● **EXERCISE PROMPT**: Repeat exactly the lines of the listing below, please, starting with the first and ending with the line containing "a wire frame."; leave out the rest.

● **GIVEN DATA**:
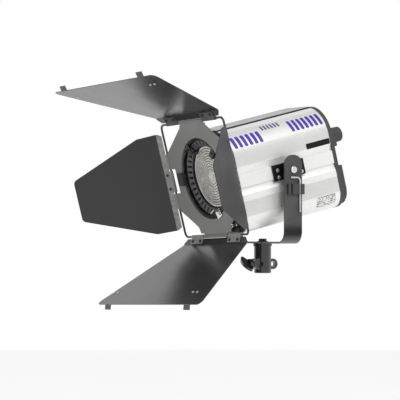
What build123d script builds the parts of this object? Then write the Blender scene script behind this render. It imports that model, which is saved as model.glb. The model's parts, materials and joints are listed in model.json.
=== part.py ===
"""Studio fresnel spotlight held in a stand yoke, with four barn-door leaves on a wire frame.

Millimetres, +Z up, the lamp faces -Y and tilts about X. The origin is the middle of the mouth of the
spigot socket under the yoke, where the lamp sits on its stand. At rest the head nods down a little.
Distances in the head are given as x across, s forward of the tilt axis along the beam, and h up.
"""

import os
from math import cos, hypot, radians, sin

from build123d import *

os.makedirs("parts", exist_ok=True)

# ---------------------------------------------------------------- driving dimensions
PIVOT_Z = 189.0  # tilt axis above the socket mouth
TILT = 13.7  # degrees the head nods down at rest
BEAM_H = 14.5  # beam axis above the tilt axis

# yoke and spigot receiver
YOKE_HALF = 107.2
STRIP = 3.0
STRIP_W = 37.0
BAR_Z = 55.0
YOKE_BEND = 22.0
ARM_RISE = 27.0  # arm top above the tilt axis
SOCKET_R = 8.1
SOCKET_DEPTH = 45.0
RECEIVER_R = 16.0
FLANGE_R = 17.8
WING_Z = 17.0
CLAMP_LUG_END = 24.0  # front end of the lug the wing screw runs in

# housing section and length
SIDE = 86.0
TOP = 96.0
BOTTOM = -94.0
SHOULDER_R = 52.0
HIP_R = 34.0
WALL = 2.6
REAR = -103.0
FRONT = 102.5
LIP_X = 44.0  # where the side extrusions stop, over and under the lamp
PANEL = (12.9, -10.5)  # edges of the raised panel along each side
COVE_W, COVE_D = 13.5, 3.0  # the hollow beside the panel: deepest at its edge, fading out
CAP = 8.5  # rear cap thickness
BEZEL = 4.0  # front bezel thickness
PAD = 7.0  # raised pad under the focus knob

# lens and its ring
RING_R = 74.5
RING_FRONT = 123.0
RING_RIM = 3.5  # width of the raised rim round the front of the ring
RING_NECK_R = 64.0
LENS_R = 57.5
LENS_FRONT = 111.0
TEETH = 38

# barn-door frame
PLATE = 125.2  # mid plane of the wire frame and plate
FRAME_TURN = 1.7  # degrees the frame stands turned about the beam at rest
FRAME_X = 115.5
FRAME_H = 107.3
WIRE_R = 2.0
WIRE_BEND = 9.0
SHEET = 1.2
CURL_IN = 2.08
CURL_OUT = 3.4
OPENING_R = 76.0

# leaves: half widths at the bend and at the free edge, length, and the bent flange
WIDE = {"bend": 116.0, "edge": 197.8, "length": 180.0, "flange": 16.3, "fold": 36.5}
NARROW = {"bend": 92.2, "knee": 37.8, "edge": 38.5, "length": 172.2, "flange": 15.2, "fold": 19.8}
LEAVES = {  # name: turn round the beam from the top, kind, angle from straight ahead
    "top": (0, "wide", 29.6),
    "left": (90, "narrow", 37.5),
    "bottom": (180, "wide", 23.0),
    "right": (270, "narrow", 47.7),
}

# controls on the rear cap
FOCUS_AT = (69.0, 38.0)
DIMMER_AT = (-64.0, 38.0)
BUTTONS_X = (-16.0, 0.0, 16.0)
BUTTON_H = 47.0
INLET_AT = (-42.0, 10.0)
DATA_X = (2.0, 34.0)
DATA_H = 12.0
SWITCH_AT = (-42.0, 32.0)
FAN_H = -46.0

RUN = 0.06  # radial running clearance of a shaft
GAP = 0.3  # clearance between faces that move past each other


# ---------------------------------------------------------------- frames
HEAD = Plane(
    origin=(0, 0, PIVOT_Z),
    x_dir=(1, 0, 0),
    z_dir=(0, -sin(radians(TILT)), cos(radians(TILT))),
)


def at(frame, *steps):
    """The plane reached from a frame by planes or locations, each given in the last one's axes."""
    for step in steps:
        move = step.location if isinstance(step, Plane) else step
        frame = Plane(frame.location * move)
    return frame


def across(s):
    """Plane square to the beam, s ahead of the tilt axis: x across, y up, facing forward."""
    return at(HEAD, Plane.XZ.offset(s))


def beside(x):
    """Upright plane along the beam at x, facing +X: its own x is backward, its y is up."""
    return at(HEAD, Plane.YZ.offset(x))


def over(h):
    """Plane parallel to the beam at height h, facing up: its own y is backward."""
    return at(HEAD, Plane.XY.offset(h))


BARN = at(across(PLATE), Location((0, BEAM_H, 0), (0, 0, FRAME_TURN)))


def save(builder, name):
    """Label a finished piece and write it."""
    builder.part.label = name
    export_step(builder.part, f"parts/{name}.step")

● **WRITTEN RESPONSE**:
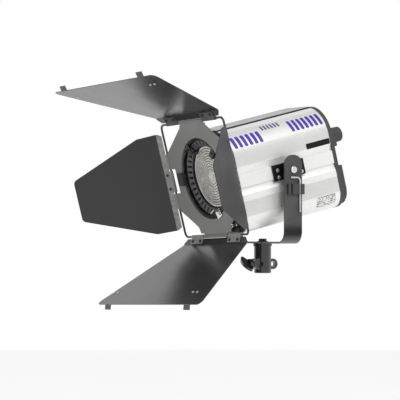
What build123d script builds the parts of this object? Then write the Blender scene script behind this render. It imports that model, which is saved as model.glb. The model's parts, materials and joints are listed in model.json.
=== part.py ===
"""Studio fresnel spotlight held in a stand yoke, with four barn-door leaves on a wire frame.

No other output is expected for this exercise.